Background
Large-scale international studies offer researchers a rich source of data to examine the relationship among variables. Machine learning embodies a range of flexible statistical procedures to identify key indicators of a response variable among a collection of hundreds or even thousands of potential predictor variables. Among these, penalized regression approaches, including least absolute selection and shrinkage operator (LASSO) and elastic net (Enet), have been advanced as useful tools capable of handling large number of predictors for variable selection for model generation. While the utility of penalized regression within educational research is emerging, less application of these machine learning methods, including random forest, to predictor variable selection in large-scale international data appears in the literature. In response, this study compared LASSO, Enet, and random forest for predictor variable selection, including the traditional forward stepwise (FS) regression approach, for students’ test anxiety or, more specifically, schoolwork-related anxiety based on PISA 2015 data.
Methods
Prediction of the three machine learning methods were compared for variable selection of 188 indicators of schoolwork-related anxiety.
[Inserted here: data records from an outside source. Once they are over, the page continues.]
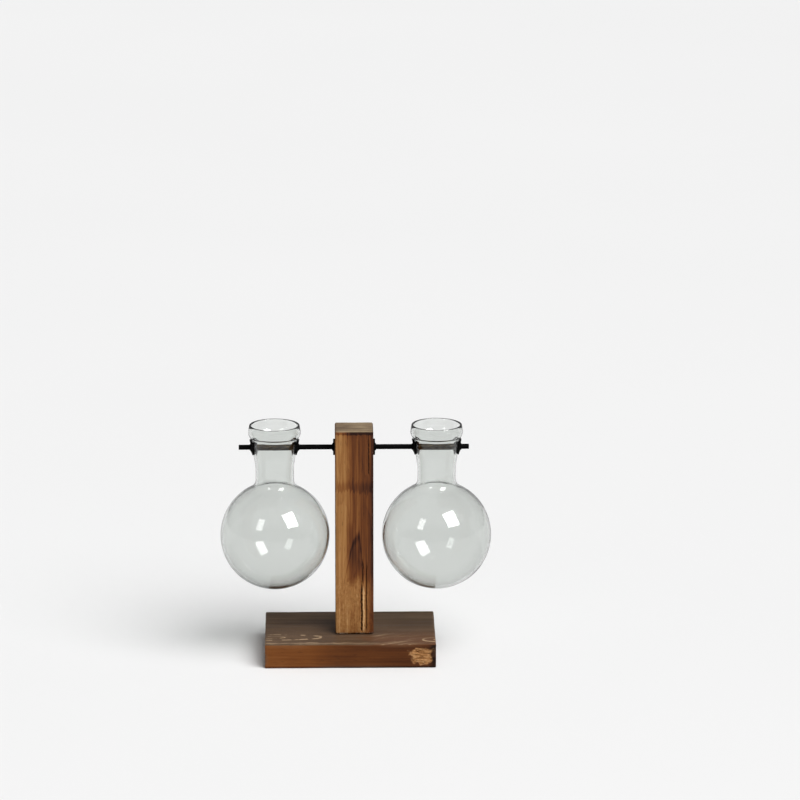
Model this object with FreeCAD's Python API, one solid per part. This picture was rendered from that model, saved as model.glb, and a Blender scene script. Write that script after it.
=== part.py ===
"""Propagation vase: a wooden stand whose crossbar carries two round glass vases by their necks.

Sizes are in millimetres. X runs along the crossbar to the right, Y away from the viewer, Z up.
The origin is the centre of the base board's underside.
"""

import FreeCAD
import Part

import math
import os

Vector = FreeCAD.Vector
ORIGIN = Vector(0, 0, 0)
X_AXIS = Vector(1, 0, 0)
Z_AXIS = Vector(0, 0, 1)
FULL_TURN = 360
HALF_TURN = 180
QUARTER_TURN = 90
LEFT = -1
RIGHT = 1

# Base board
base_width = 125.0
base_depth = 84.0
base_thickness = 18.0
base_edge_round = 0.8

# Post, which stands a little to the right of the board's centre and in front of it
post_width = 28.0
post_depth = 28.0
post_length = 154.0
post_edge_round = 1.2
post_shift_x = 3.2
post_shift_y = -3.3

# Countersunk wood screws, driven from below into the post's end grain
screw_spacing = 16.0
screw_length = 38.0
screw_diameter = 4.0
screw_core_diameter = 2.8
screw_thread_length = 22.0
screw_thread_pitch = 1.6
screw_tip_length = 3.0
screw_head_diameter = 8.0
screw_head_rim = 0.4
screw_head_below_face = 0.5
screw_recess_span = 4.4
screw_recess_slot = 0.9
screw_recess_depth = 1.5
screw_hole_clearance = 0.1

# Crossbar: a round steel rod through the post, with a stub past each vase
crossbar_diameter = 3.7
crossbar_below_post_top = 15.0
crossbar_end_chamfer = 0.3
crossbar_left_stub = 8.0
crossbar_right_stub = 5.4
crossbar_hole_clearance = 0.5

# Gap all round the crossbar in every bore that turns or slides on it
running_clearance = 0.05

# Flanged rubber bushes, one in each side of the post
bush_flange_diameter = 12.0
bush_flange_thickness = 1.3
bush_flange_round = 0.4
bush_barrel_diameter = 7.0
bush_barrel_length = 9.0
bush_collar_length = 0.8
bush_collar_root_diameter = 5.8
bush_collar_tip_diameter = 4.8
bush_seat_clearance = 0.05

# Blown glass vases: a ball, a short neck that flares, and a lip that swells out and leans back in
ball_radius = 40.0
glass_wall = 1.6
shoulder_round = 7.0
neck_radius = 14.0
neck_length = 7.0
flare_round = 40.0
flare_angle = 9.0
flare_below_hole = 11.2
flare_above_grommet = 0.3
lip_step_round = 2.5
lip_step_angle = 38.0
lip_bead_round = 6.5
lip_lean_angle = 8.0
lip_height = 4.0
left_vase_gap = 4.0
right_vase_gap = 6.3

# Rubber grommets, one in each of the two holes through a neck
grommet_flange_diameter = 11.8
grommet_barrel_diameter = 8.0
grommet_outer_flange = 0.9
grommet_inner_flange = 0.7
grommet_glass_clearance = 0.06
grommet_collar_root_diameter = 5.6
grommet_collar_tip_diameter = 4.6
grommet_outer_collar = 0.9
grommet_inner_collar = 0.5

# Thin sleeves on the crossbar, one inside each neck, which keep the two grommets apart
sleeve_wall = 0.4
sleeve_end_gap = 0.3

# How far a cutting tool runs past the face that it cuts
overrun = 2.0

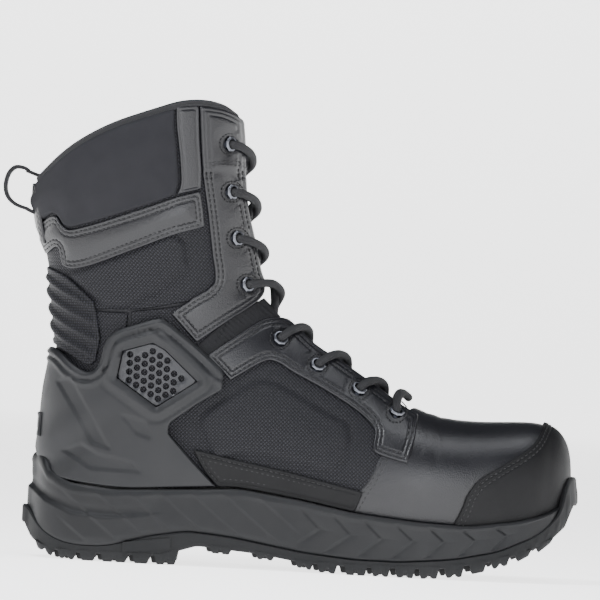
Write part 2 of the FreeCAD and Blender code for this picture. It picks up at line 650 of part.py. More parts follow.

Data were based on US students (N = 5593) who participated in PISA 2015. With the exception of FS, LASSO, Enet, and random forest were iterated 100 times to consider the bias resulting from data-splitting to determine the selection or non-selection of each predictor. This resulted in the reporting of number of selected variables into the following five count categories: 1 or more, 25 or more, 50 or more, 75 or more, and all 100 iterations.
Results
LASSO and Enet both outperformed random forest but did not differ from one another in terms of prediction performance in 100 iterations of modeling. Correspondingly, LASSO was compared to FS in which, of the 188 predictors, 27 were identified as key indicators of schoolwork-related anxiety across 100 iterations, and 26 variables were also statistically significant with FS regression. Aligned with previous research, key indicators included personal, situational, and mathematics and reading achievement. Further, LASSO identified 28 variables (14.89%) statistically unrelated to schoolwork-related anxiety, which included indicators aligned to students’ academic- and non-academic behaviors.
Conclusions
LASSO and Enet outperformed random forest and yielded comparable results in which determinants of schoolwork-related anxiety included personal and environmental factors, including achievement goals, sense of belonging, and confidence to explain scientific phenomenon. LASSO and FS also identified similar predictor variables related, as well as unrelated, to schoolwork-related anxiety. Aligned with previous research, females reported higher schoolwork-related anxiety than males. Mathematics achievement was negatively related to anxiety, whereas reading performance was positively associated with anxiety. This study also bears significance as one of the first penalized regression studies to incorporate sampling weights and reflect the complex sampling schemes of large-scale educational assessment data.